Selective 1,2-insertion of carbodiimides and substrate-divergent silyl group migration at 1-metallacyclobuta-2,3-dienes

Abstract

The study of new, unusual structures and reactivity patterns is of great interest for various field of organic and organometallic chemistry. Metallacycles of electropositive transition metals represent an excellent platform for this purpose. In this work, we present the synthesis, characterisation, and reactivity toward carbodiimides of a set of ring-strained group 4 ansa-metallocene-based 1-metallacyclobuta-2,3-dienes Cp′₂M(Me₃SiC₃SiMe₃) (M = Ti, Zr; Cp′₂ = indenyl or tetrahydroindenyl based ansa-Cp ligand). In line with experimental studies, computational analysis of the electronic structure of new and previously reported 1-metallacyclobuta-2,3-dienes for the first time shows that the biradical character of these species not only depends on the metal, but also strongly on the nature of the cyclopentadienyl ligands.
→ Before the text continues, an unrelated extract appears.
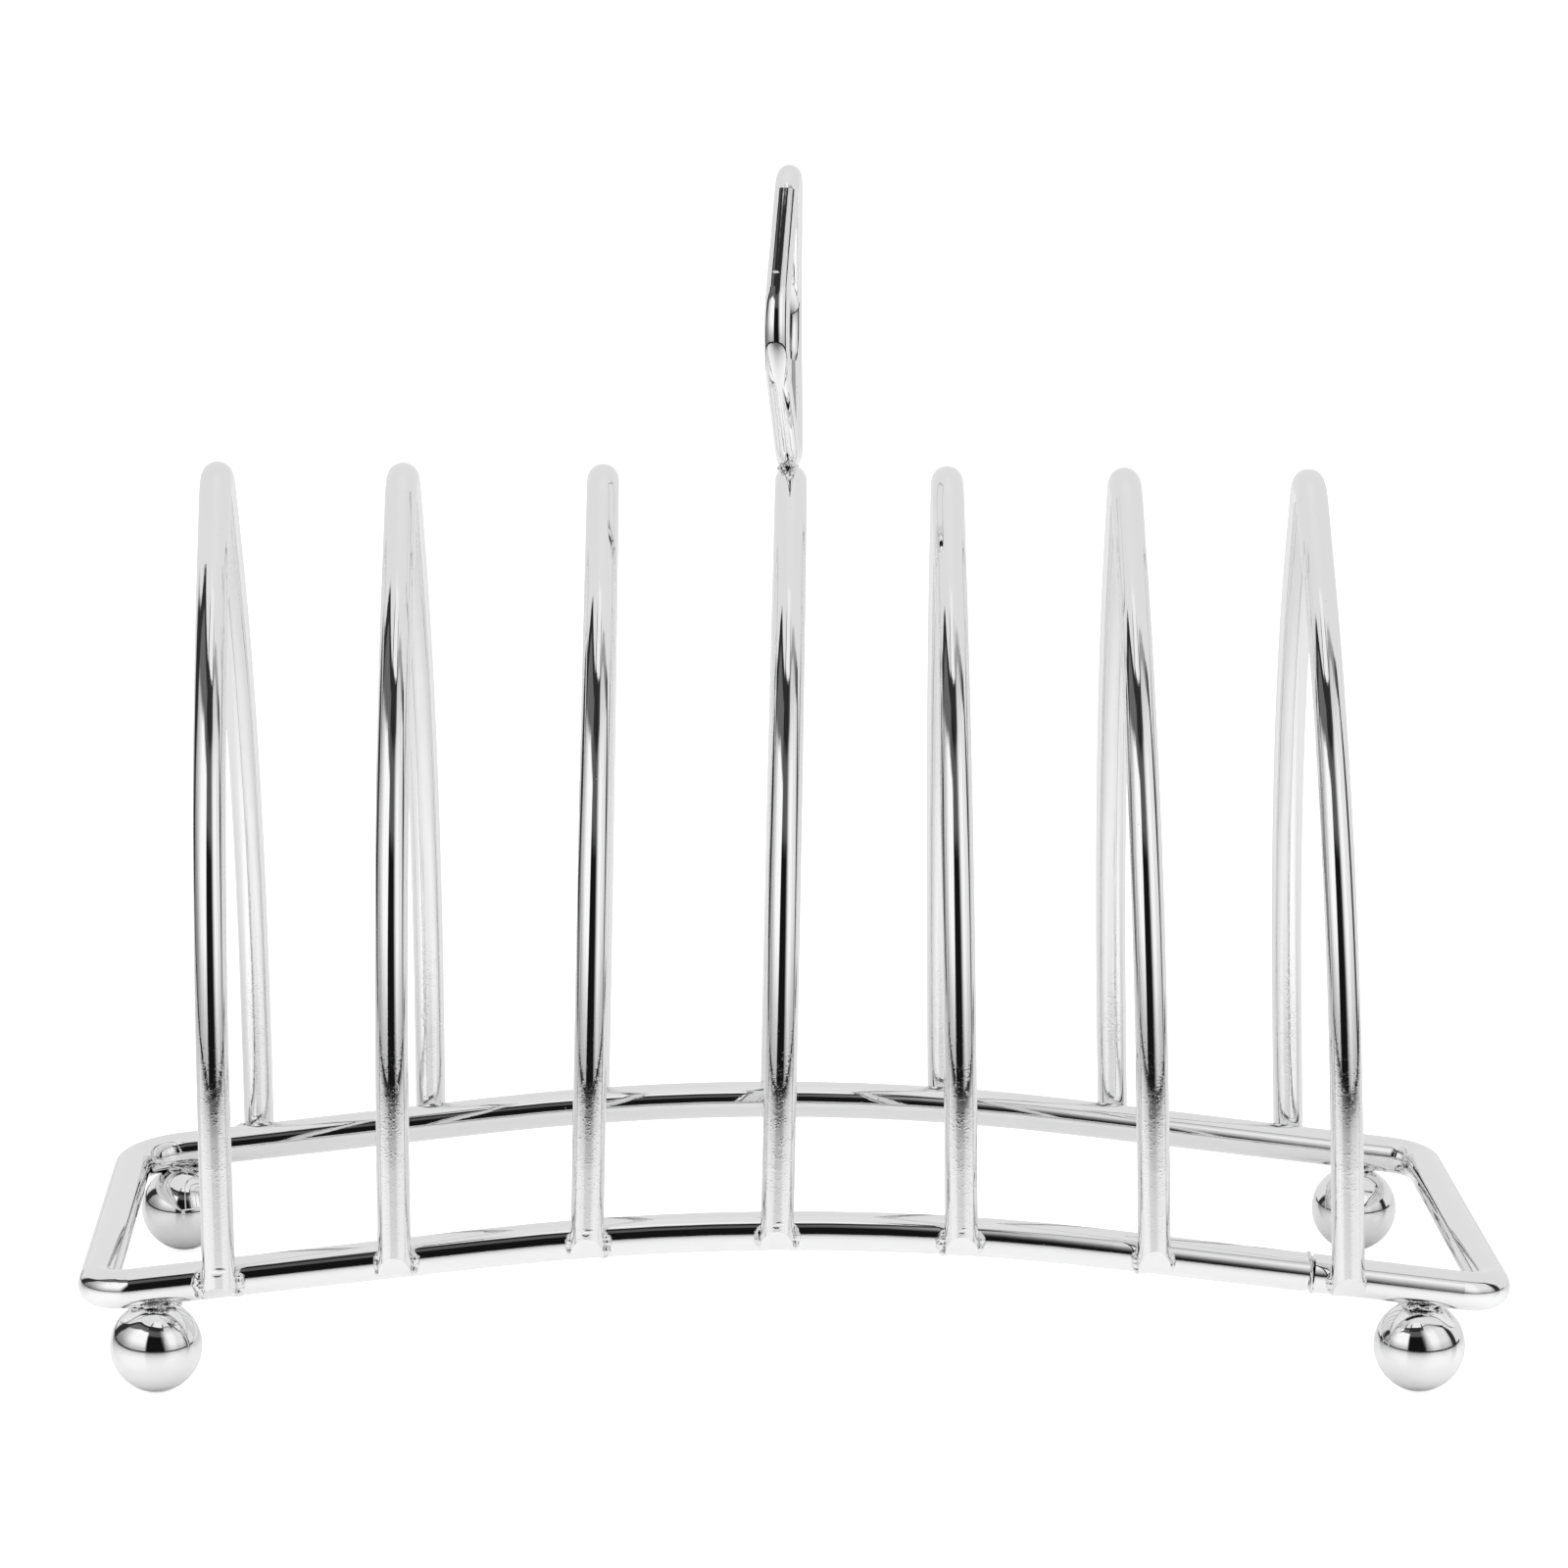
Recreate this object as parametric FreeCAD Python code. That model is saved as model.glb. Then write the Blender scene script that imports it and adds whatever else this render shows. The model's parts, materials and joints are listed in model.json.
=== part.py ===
import FreeCAD, Part
import math
import os

# Toast rack in chromed steel wire. One loop of thicker wire is the base. Seven pointed arches of thinner
# wire stand across it as dividers, each welded by its two legs to the outside of the front and back rails.
# Four balls are welded under the rails as feet, and a small loop of wire on the middle divider is the handle.
#
# Millimetres. +X runs along the rack, +Y from front to back, +Z up. The origin is on the surface that the
# rack stands on, under the middle of the base loop.

# Wire gauges
FRAME_WIRE = 5.0
DIVIDER_WIRE = 4.2
HANDLE_WIRE = 3.2

# Base loop, measured to the middle of the wire
FRAME_LENGTH = 179.4
FRAME_DEPTH = 69.0
RAIL_CROWN_Z = 21.3          # top of the arched front and back rails
RAIL_SLOPE = 6.8             # degrees that the straight ends of those rails fall towards the corners
RAIL_CROWN_RUN = 80.0        # length of the curved stretch in the middle of each
CORNER_RADIUS = 4.5
BACK_LEFT_CORNER_RADIUS = 7.0
BUTT_WELD_X = 65.6           # where the two ends of the wire meet, on the front rail
BUTT_WELD_LENGTH = 0.7
BUTT_WELD_DIAMETER = 5.3

# Dividers. Each was welded on by eye, so its place, its lean and its skew differ a little from its
# neighbours'. Lean turns the top towards +X, and skew moves the back leg towards +X.
DIVIDER_X = (-73.2, -50.1, -26.6, -1.9, 21.8, 46.1, 70.9)
DIVIDER_LEAN = (-1.4, -0.8, 0.7, 0.6, -1.3, -1.9, -2.25)
DIVIDER_SKEW = (0.6, 1.9, 0.8, 1.7, 1.7, 1.2, 1.2)
DIVIDER_TOP_Z = 113.0        # middle of the wire at the top of the arch
DIVIDER_SPRING_Z = 31.0      # where the upright leg starts to curve inward
DIVIDER_SIDE_RADIUS = 108.0
DIVIDER_SLANT = 41.4         # degrees from upright of the short straight run beside the top
LEAN_PIVOT_Z = 14.4
WELD_SINK = 0.2              # how far the leg sinks into the rail as it is welded
LEG_OVERHANG = 1.2           # how far the leg goes below the middle of the rail
BEVEL_HEIGHT = (1.6, 2.8, 2.8, 2.8, 2.8, 3.4, 2.8)

# Handle: a diamond with rounded corners, its foot on the middle divider
HANDLE_DIVIDER = 4
HANDLE_TOP_Z = 152.6         # middle of the wire at the top
HANDLE_ELBOW_Z = 132.9       # height of the two side corners that the loop is drawn from
HANDLE_SLANT = 27.0          # degrees from upright of the two upper sides
HANDLE_APEX_RADIUS = 3.2
HANDLE_FOOT_RADIUS = 4.0
HANDLE_ELBOW_RADIUS = 12.0
HANDLE_FRONT_BOW = -2.85     # how far the front elbow is bent out of line, along X
HANDLE_BACK_BOW = 0.0
HANDLE_TOP_LEAN = -0.6
HANDLE_SINK = 0.3

# Feet
FOOT_DIAMETER = 11.8
FOOT_PLACES = {
    "front_left": (-82.0, -34.2),
    "front_right": (80.2, -33.4),
    "back_left": (-83.0, 33.4),
    "back_right": (80.6, 34.2),
}

# Weld beads: half-sizes along X, Y and Z of the blob that each is trimmed from
LEG_WELD = (3.3, 1.5, 2.3)
FOOT_WELD = (3.3, 2.9, 0.9)
HANDLE_WELD = (1.7, 3.2, 1.6)

SLOPE = math.radians(RAIL_SLOPE)
RAIL_RADIUS = RAIL_CROWN_RUN / 2 / math.sin(SLOPE)
RAIL_PEAK_Z = RAIL_CROWN_Z + RAIL_RADIUS * (1 / math.cos(SLOPE) - 1)
RAIL_END_Z = RAIL_PEAK_Z - FRAME_LENGTH / 2 * math.tan(SLOPE)
DIVIDER_HALF_WIDTH = FRAME_DEPTH / 2 + FRAME_WIRE / 2 + DIVIDER_WIRE / 2 - WELD_SINK


def rail_z(x):
    """Height of the middle of the front and back rails at x."""
    x = abs(x)
    if x < RAIL_CROWN_RUN / 2:
        return RAIL_CROWN_Z - RAIL_RADIUS + math.sqrt(RAIL_RADIUS ** 2 - x ** 2)
    return RAIL_PEAK_Z - x * math.tan(SLOPE)


def rounded_path(corners, radii, closed=False):
    """Straight runs between corners, joined by tangent arcs. An end of an open path has a radius of 0."""
    count = len(corners)
    entries = []
    for i, (corner, radius) in enumerate(zip(corners, radii)):
        if radius == 0:
            entries.append((corner, corner, corner))
            continue
        to_last = (corners[i - 1] - corner).normalize()
        to_next = (corners[(i + 1) % count] - corner).normalize()
        half_angle = to_last.getAngle(to_next) / 2
        reach = radius / math.tan(half_angle)
        bisector = (to_last + to_next).normalize()
        middle = corner + bisector * (radius / math.sin(half_angle) - radius)
        entries.append((corner + to_last * reach, middle, corner + to_next * reach))
    edges = []
    for i, (start, middle, end) in enumerate(entries):
        if radii[i] > 0:
            edges.append(Part.Arc(start, middle, end).toShape())
        if closed or i + 1 < count:
            edges.append(Part.makeLine(end, entries[(i + 1) % count][0]))
    return edges


def rod(edges, diameter):
    """Round wire along a smooth path: a cylinder for each straight run and part of a torus for each arc."""
    pieces = []
    for edge in edges:
        start = edge.valueAt(edge.FirstParameter)
        along = edge.tangentAt(edge.FirstParameter)
        section = Part.Face(Part.Wire(Part.makeCircle(diameter / 2, start, along)))
        if isinstance(edge.Curve, Part.Line):
            pieces.append(section.extrude(edge.valueAt(edge.LastParameter) - start))
        else:
            centre = edge.Curve.Center
            turn_axis = (start - centre).cross(along)
            turn = math.degrees(edge.Length / edge.Curve.Radius)
            pieces.append(section.revolve(centre, turn_axis, turn))
    return pieces[0].multiFuse(pieces[1:]).removeSplitter().Solids[0]


def blob(half_sizes, centre):
    """Ellipsoid with the given half-sizes."""
    stretch = FreeCAD.Matrix()
    stretch.scale(*half_sizes)
    shape = Part.makeSphere(1.0).transformGeometry(stretch)
    shape.translate(centre)
    return shape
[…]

In reactions with carbodiimides RNCNR, depending on the substituents of the carbodiimide, either 2-aza-1-metallacyclobut-3-ene (R = iPr, Cy, and p-Tol) or 2-aza-1-metallacyclohexa-2,4,5-triene (R = SiMe₃) complexes were produced. Mechanistic studies by DFT calculations reveal that 1,2-insertion of the carbodiimide followed by migration of a SiMe₃ group of the metallacycle occurs for R = iPr, Cy, p-Tol, whereas for R = SiMe₃ insertion is followed by SiMe₃ migration along the carbodiimide. The reaction of a 2-aza-1-metallacyclobut-3-ene complex with benzophenone produces a zirconocene amidopyridine complex through a series of unprecedented bond activation and formation events, once again demonstrating the potential of early transition metal complexes for activation and transformation of small molecules.